I used to make lists of things to do for the day. I’d find them all over the place: crunched into dehydrated balls at the bottom of the dryer, in coat pockets from last season, and at the bottom of my purse with stray hair clips, pennies and the odd sugarless gum wrapper. I’d jot things down on scraps and stuff them down into my pockets and then forget to look at them. Later, if they weren’t annihilated in the laundry, I’d find the lists with shorthand on them standing in for some lighting bolt idea I had at the time, and I’d have no clue what the hell it meant. Little stray pieces of would-be genius littering corners of my life, physical refuse of what could have been and the loss of each idea that might have brought me a nice essay or a great client or a recipe to thrill people with. Detritus of what never was.

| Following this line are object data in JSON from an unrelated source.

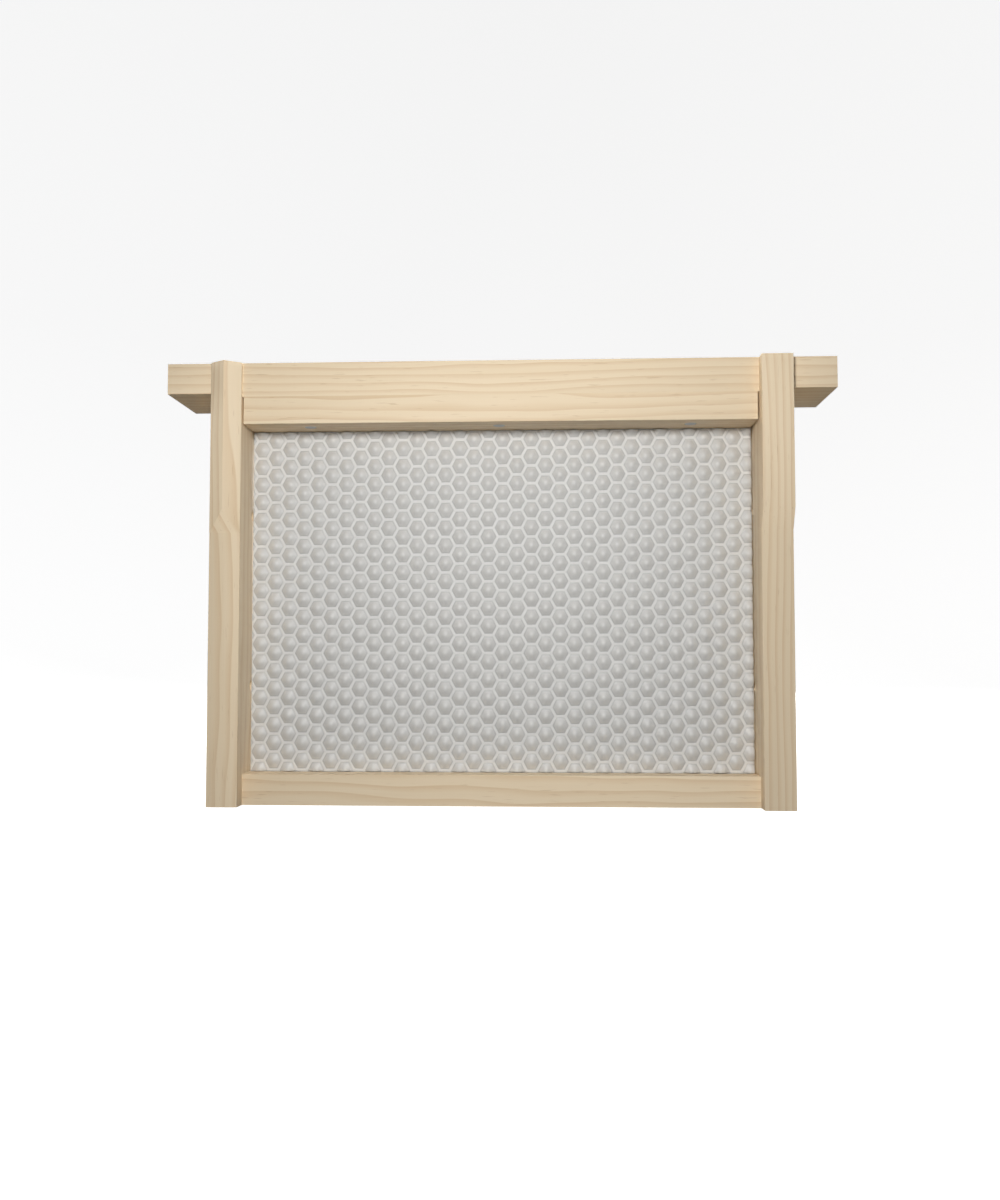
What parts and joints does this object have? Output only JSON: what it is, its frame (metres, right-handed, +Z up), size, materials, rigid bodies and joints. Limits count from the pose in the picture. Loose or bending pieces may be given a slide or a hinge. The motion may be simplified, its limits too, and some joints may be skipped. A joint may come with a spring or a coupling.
{
  "type": "hive frame with comb foundation",
  "caption": "Small wooden beehive frame with hanging lugs, holding a sheet of pale embossed comb foundation for bees to build on.",
  "frame": {"origin": "on the ground under the middle of the frame, midway between the end bars and on the foundation's middle plane", "axes": "+X along the top bar towards the right end bar, +Y through the foundation towards the back, +Z up"},
  "size_m": [0.2056, 0.035, 0.1365],
  "materials": {
    "comb_plastic": "off-white moulded plastic, satin, with softly domed cell floors between narrow hexagonal lands",
    "bar_pine": "planed pale pine, unfinished, straight grain",
    "end_pine": "planed pale pine, unfinished, grain running up the bar",
    "nail_steel": "bright zinc-coated wire nails"
  },
  "bodies": {
    "root": {"top_bar": "bar_pine", "wedge_strip": "bar_pine", "left_end_bar": "end_pine", "right_end_bar": "end_pine", "front_bottom_slat": "bar_pine", "rear_bottom_slat": "bar_pine", "foundation_sheet": "comb_plastic", "top_nail_left_front": "nail_steel", "top_nail_left_rear": "nail_steel", "side_nail_left": "nail_steel", "bottom_nail_left_front": "nail_steel", "bottom_nail_left_rear": "nail_steel", "top_nail_right_front": "nail_steel", "top_nail_right_rear": "nail_steel", "side_nail_right": "nail_steel", "bottom_nail_right_front": "nail_steel", "bottom_nail_right_rear": "nail_steel", "wedge_nail_left": "nail_steel", "wedge_nail_middle": "nail_steel", "wedge_nail_right": "nail_steel"}
  },
  "joints": []
}
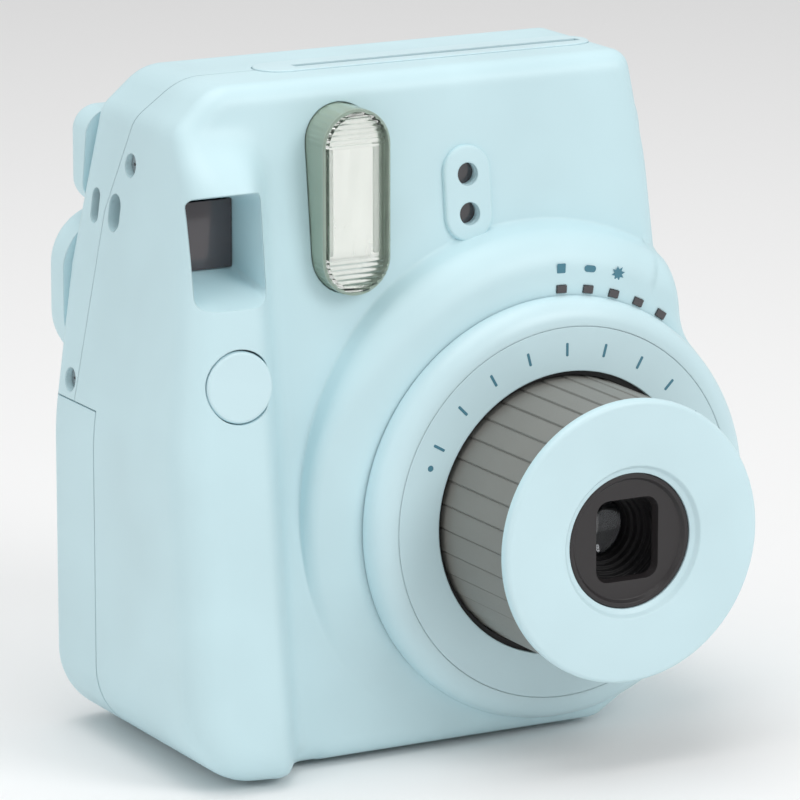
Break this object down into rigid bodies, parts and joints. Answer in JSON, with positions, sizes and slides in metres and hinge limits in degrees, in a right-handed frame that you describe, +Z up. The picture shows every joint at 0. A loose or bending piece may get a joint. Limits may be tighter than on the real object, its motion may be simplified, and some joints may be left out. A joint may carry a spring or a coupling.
{
  "type": "instant camera",
  "caption": "Instant camera with a pull-out lens barrel in a round exposure dial, upright flash, finder, grip with shutter button, hinged film door and print slot on top.",
  "frame": {"origin": "middle of the bottom of the whole camera's box, on the surface it stands on", "axes": "+Z up, the lens looks along -Y, +X to the right for someone facing the lens"},
  "size_m": [0.1133, 0.0856, 0.1187],
  "materials": {
    "shell": "pale blue, fine satin",
    "trim": "pale blue, smoother",
    "barrel": "grey, satin, ribbed",
    "bezel": "near black, satin",
    "black": "black, matt",
    "lens_glass": "coated, clear",
    "flash_clear": "clear, slightly green",
    "window_dark": "dark tinted window",
    "clear": "clear plastic",
    "mirror_metal": "bright, vacuum plated",
    "steel": "plain steel",
    "contact": "plated spring metal",
    "board": "green board",
    "rubber": "matt rubber",
    "gear": "natural white plastic",
    "can": "sleeved can",
    "cell": "plain wrapped cell",
    "lamp": "dark lamp window",
    "counter": "white, printed"
  },
  "bodies": {
    "camera_body": {"barrel_guide": "black", "battery_box": "black", "battery_cells": "cell", "battery_contacts": "contact", "button_switch": "black", "charge_lamp": "lamp", "dark_chamber": "black", "dial_face_ring": "trim", "drive_motor": "steel", "exposure_lamps": "lamp", "eyepiece_housing": "shell", "eyepiece_window": "window_dark", "feet": "shell", "film_exit_bezel": "trim", "film_frame": "black", "flash_board": "board", "flash_capacitor": "can", "flash_reflector": "mirror_metal", "flash_tube": "clear", "flash_window": "flash_clear", "front_cover": "shell", "hinge_pin": "steel", "housing_screws": "steel", "light_sensors": "lamp", "main_board": "board", "rear_cover": "shell", "roller_bracket": "steel", "viewfinder_tube": "black", "viewfinder_window": "window_dark"},
    "film_door": {"film_door": "shell", "counter_post": "black", "counter_window": "clear", "pack_window": "clear", "pack_springs": "steel"},
    "door_latch": {"door_latch": "trim"},
    "counter_wheel": {"counter_disc": "counter"},
    "battery_lid": {"battery_lid": "shell"},
    "exposure_dial": {"exposure_dial": "trim"},
    "lens_barrel": {"lens_barrel": "barrel", "lens_front_ring": "trim", "lens_bezel": "bezel", "lens_baffle": "black", "front_lens": "lens_glass", "rear_lens": "lens_glass", "shutter_housing": "black", "shutter_plate": "black"},
    "shutter_blade": {"shutter_blade": "black"},
    "aperture_disc": {"aperture_disc": "black"},
    "shutter_button": {"shutter_button": "trim"},
    "front_roller": {"front_roller": "rubber", "front_roller_shaft": "steel", "front_roller_gear": "gear"},
    "rear_roller": {"rear_roller": "rubber", "rear_roller_shaft": "steel", "rear_roller_gear": "gear"},
    "upper_idler_gear": {"upper_idler_gear": "gear"},
    "lower_idler_gear": {"lower_idler_gear": "gear"},
    "motor_pinion": {"motor_pinion": "gear"},
    "film_pick_arm": {"film_pick_arm": "steel"}
  },
  "joints": [
    {"name": "film_door_hinge", "type": "hinge", "parent": "camera_body", "child": "film_door", "pos_m": [0.04355, 0.03755, 0.0405], "axis": [0, 0, -1], "range_deg": [0, 105]},
    {"name": "door_latch_slide", "type": "slide", "parent": "film_door", "child": "door_latch", "axis": [0, 0, 1], "range_m": [0, 0.003], "stiffness_N_per_m": 200, "springref_m": -0.002},
    {"name": "counter_turn", "type": "hinge", "parent": "film_door", "child": "counter_wheel", "pos_m": [0.02735, 0.03735, 0.025], "axis": [0, 1, 0], "range_deg": [0, 330]},
    {"name": "battery_lid_slide", "type": "slide", "parent": "camera_body", "child": "battery_lid", "axis": [0, 0, -1], "range_m": [0, 0.005]},
    {"name": "dial_turn", "type": "hinge", "parent": "camera_body", "child": "exposure_dial", "pos_m": [0.01745, -0.01495, 0.041], "axis": [0, 1, 0], "range_deg": [-15.8, 15.8]},
    {"name": "lens_slide", "type": "slide", "parent": "camera_body", "child": "lens_barrel", "axis": [0, 1, 0], "range_m": [0, 0.0195]},
    {"name": "shutter_blade_swing", "type": "hinge", "parent": "lens_barrel", "child": "shutter_blade", "pos_m": [0.02845, -0.02205, 0.049], "axis": [0, -1, 0], "range_deg": [0, 40], "stiffness_Nm_per_rad": 0.0005, "springref_deg": -5.73},
    {"name": "aperture_turn", "type": "hinge", "parent": "lens_barrel", "child": "aperture_disc", "pos_m": [0.01745, -0.02125, 0.033], "axis": [0, 1, 0], "range_deg": [-79, 79]},
    {"name": "shutter_button_press", "type": "slide", "parent": "camera_body", "child": "shutter_button", "axis": [0, 0.9929, -0.1191], "range_m": [0, 0.0013], "stiffness_N_per_m": 500, "springref_m": -0.001},
    {"name": "rear_roller_spin", "type": "hinge", "parent": "camera_body", "child": "rear_roller", "pos_m": [0.00835, 0.01391, 0.1104], "axis": [1, 0, 0], "continuous": true},
    {"name": "front_roller_spin", "type": "hinge", "parent": "camera_body", "child": "front_roller", "pos_m": [0.00835, 0.00739, 0.1104], "axis": [1, 0, 0], "continuous": true},
    {"name": "upper_idler_spin", "type": "hinge", "parent": "camera_body", "child": "upper_idler_gear", "pos_m": [-0.02815, 0.01391, 0.09908], "axis": [1, 0, 0], "continuous": true},
    {"name": "lower_idler_spin", "type": "hinge", "parent": "camera_body", "child": "lower_idler_gear", "pos_m": [-0.02815, 0.01391, 0.08296], "axis": [1, 0, 0], "continuous": true},
    {"name": "motor_spin", "type": "hinge", "parent": "camera_body", "child": "motor_pinion", "pos_m": [-0.02815, 0.01391, 0.07324], "axis": [1, 0, 0], "continuous": true},
    {"name": "pick_arm_slide", "type": "slide", "parent": "camera_body", "child": "film_pick_arm", "axis": [0, 0, 1], "range_m": [0, 0.008]}
  ],
  "couplings": [
    {"joint": "front_roller_spin", "follows": "rear_roller_spin", "ratio": -1},
    {"joint": "upper_idler_spin", "follows": "rear_roller_spin", "ratio": -0.4},
    {"joint": "lower_idler_spin", "follows": "rear_roller_spin", "ratio": 0.4},
    {"joint": "motor_spin", "follows": "rear_roller_spin", "ratio": -2},
    {"joint": "aperture_turn", "follows": "dial_turn", "ratio": 5}
  ]
}
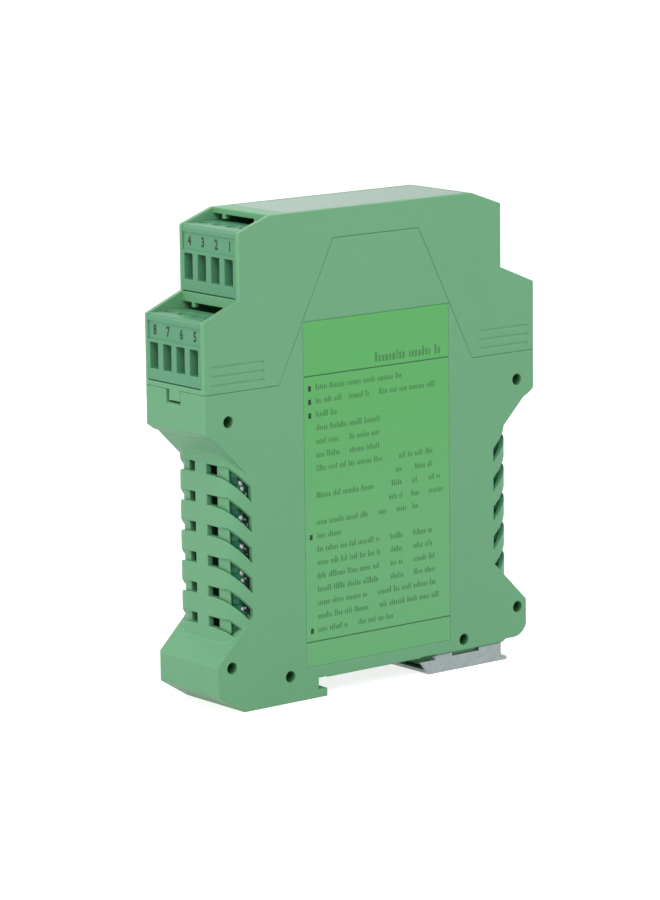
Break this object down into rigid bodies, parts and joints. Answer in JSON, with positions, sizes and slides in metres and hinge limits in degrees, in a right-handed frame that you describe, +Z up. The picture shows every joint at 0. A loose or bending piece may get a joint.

And the thing about these lists is that conveniently losing them or forgetting them let me see that I tend to carry bullet points around in my mind, pinballs of things I should be accomplishing or mastering. This luggage brings with it a sensation of dense dread like a Pig Pen cloud following me. I watch people bob and weave around my anxiety as if they’ll get sucked into the fray like a smoothie in a blender.
DREAD.
It is almost always so much worse than whatever the thing is we are dreading. Since here we are in April, let’s take taxes, for example. I can put off doing taxes as well as the next guy. Something about all those rules, all those numbers, all those facts that tell me things about my abilities, or lack, as a new businesswoman. I don’t want to see it. I don’t want to watch the little calculator at the top of Turbo Tax telling me that after all that toil, I still have to send the government MORE MONEY. I don’t want to face the hours of sitting. The resentment of spending time doing taxes while I could be LIVING MY LIFE.
And there’s the rub. Dread is about tricking ourselves into believing that we are not CURRENTLY living our lives. We think that if we put off doing our taxes (or breaking things off with our date, or going out for a run, or quitting smoking, or, or, or…) that we are staving off the discomfort of the bane of this event.
The reality is that putting it off keeps us in the dread itself, torturing us with our own worst fears about the impending unwanted event. It keeps us in the cycle of loathing a fiction of a thing that has NOT EVEN HAPPENED YET. In addition to the experience of that dread, it also does the work of withholding the possibility that the thing we are dreading might, in all actuality, turn out ok. Or might be an experience that we can bear or grow from or laugh at or tolerate. Or it might suck even more than we think it will but at least it only has to suck while it is actually happening rather than the hours of dread leading up to it PLUS its attending real-time suckage.
Dread is a thief. It robs of of our peace in the moment of the life we are actually living to rake us over the coals of a future that may be nothing like what we are living through in our imagination. That’s two problems at once. The present is given over, and the creative power we possess is being used to hurt ourselves.
So. What to do?
Take the object of this dread and break it down. Splinter it. Do your taxes for ten minutes. Set a timer. Maybe the first ten minutes isn’t so bad. Do another ten. Put them away. Now you have 20 minutes of taxes under your belt with the added victory bonus of having spent 20 minutes of doing your taxes and not having anything be uncomfortable yet. You are now armed with a triumph going into day two. And since taxes, in this example, are something we’ll do again and again (if you believe in that kind of thing, but feel free to substitute a dread you relate to) we are also rewriting the story of how they actually feel. Turns out, the first 20 minutes feel fine. Maybe the first hour does. Maybe then it gets horrible and it feels clearly worth it to hire someone to do it next time or to start 4 days earlier or WHATEVER.
This experience of eradicating dread isn’t about curing our lives of discomfort, but it is about alleviating pain and struggle we create for ourselves around fictions that we create to haunt ourselves. The world is going to serve up plenty of real struggle for us. We don’t have to help it. And so when the real discomfort comes, we can show up for it in our lives and experience it as an honest and actual kind of difficulty. And the other thing is, we might just be wrong. I spent my whole adult life dreading the eventual truth that I would have to live in a body I wasn’t that psyched about.
Turns out, I was wrong and I now have the great pleasure of making amends to my body each and every day for the rest of my life. Even on days like today when it really didn’t do what I wanted it to. Maybe especially on days like today.
It’s like Mr. Whitman says,
“There was never any more inception than there is now,
Nor any more youth or age than there is now;
And will never be any more perfection than there is now,
Nor any more heaven or hell than there is now.”
So be here now and not with dread.
And good luck on your taxes, everyone.